Interestingly, asthma itself did not appear to be the key issue. Asthmatic patients who were not using inhaled corticosteroids showed revision rates closer to patients without asthma. That distinction is important, because it shifts the discussion away from asthma as a disease and toward the possible effect of chronic medication exposure, bone quality and fusion biology.
The finding should be treated with caution. This was not a trial proving that inhaled corticosteroids cause failed fusion. It was an observational signal. It also does not mean that patients should stop their asthma medication before spine surgery. That would be the wrong conclusion. But for the spine market, the study is still relevant.
Lumbar fusion is often discussed in terms of implants: cages, screws, rods, expandable devices, fixation systems and new surgical technologies. All of that matters. But none of it works in isolation. A fusion construct is placed into a patient, and that patient brings his or her own biology: bone density, healing capacity, comorbidities, medication history and risk profile.

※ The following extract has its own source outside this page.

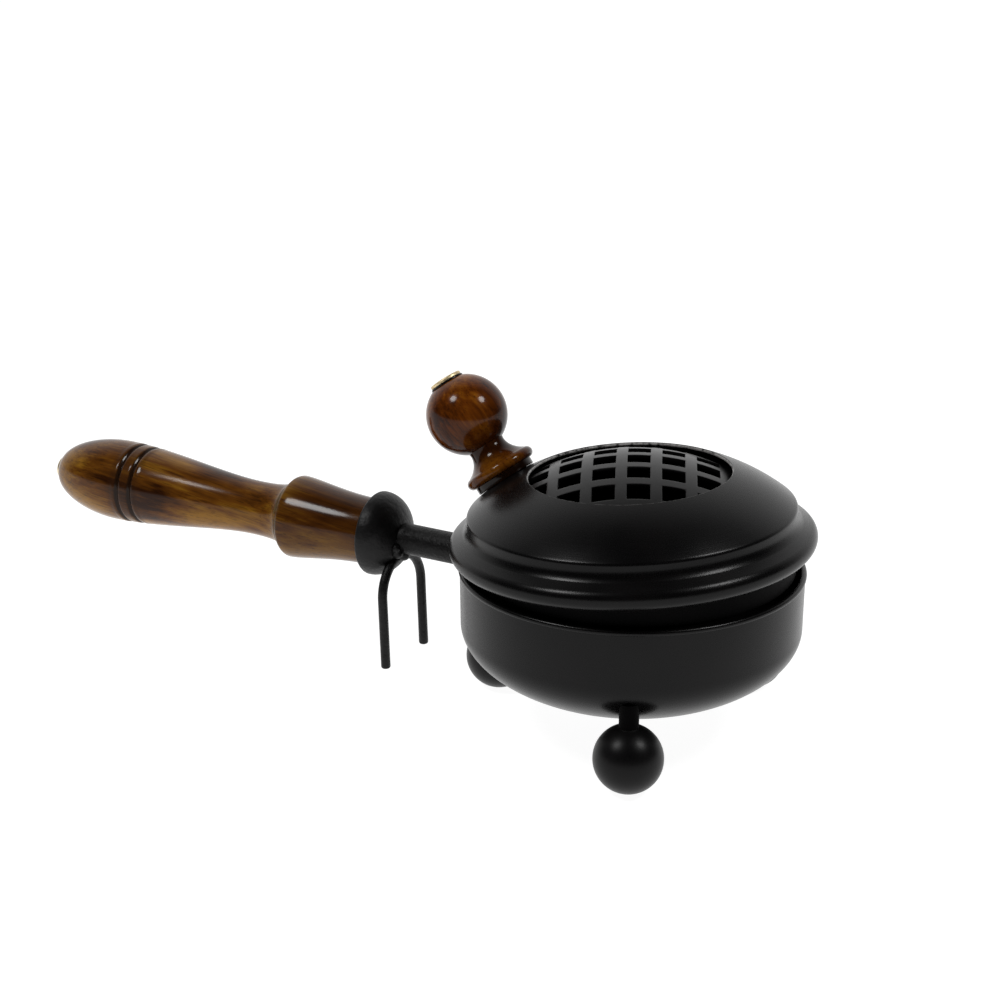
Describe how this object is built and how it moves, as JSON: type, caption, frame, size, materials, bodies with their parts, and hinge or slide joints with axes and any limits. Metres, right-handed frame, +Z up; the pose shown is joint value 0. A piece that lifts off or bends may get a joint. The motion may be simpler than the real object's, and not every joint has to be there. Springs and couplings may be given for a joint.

That is where this study becomes interesting. It reinforces a trend that is already becoming more visible in spine surgery: the outcome of a fusion procedure may depend as much on patient preparation as on the device itself.
For surgeons and hospitals, this may support a more systematic review of bone health and medication history before lumbar fusion. For industry, it is another sign that the conversation around fusion is moving beyond the implant alone. Technologies that help reduce revision risk, improve fixation in compromised bone, support biologic healing or identify high-risk patients before surgery may become increasingly important.
Revision surgery remains one of the most expensive and difficult problems in spine care. If a common therapy such as long-term inhaled corticosteroid use may help identify a higher-risk patient group, it deserves attention.
In spine surgery, the implant remains essential. But the patient’s biology may be just as important.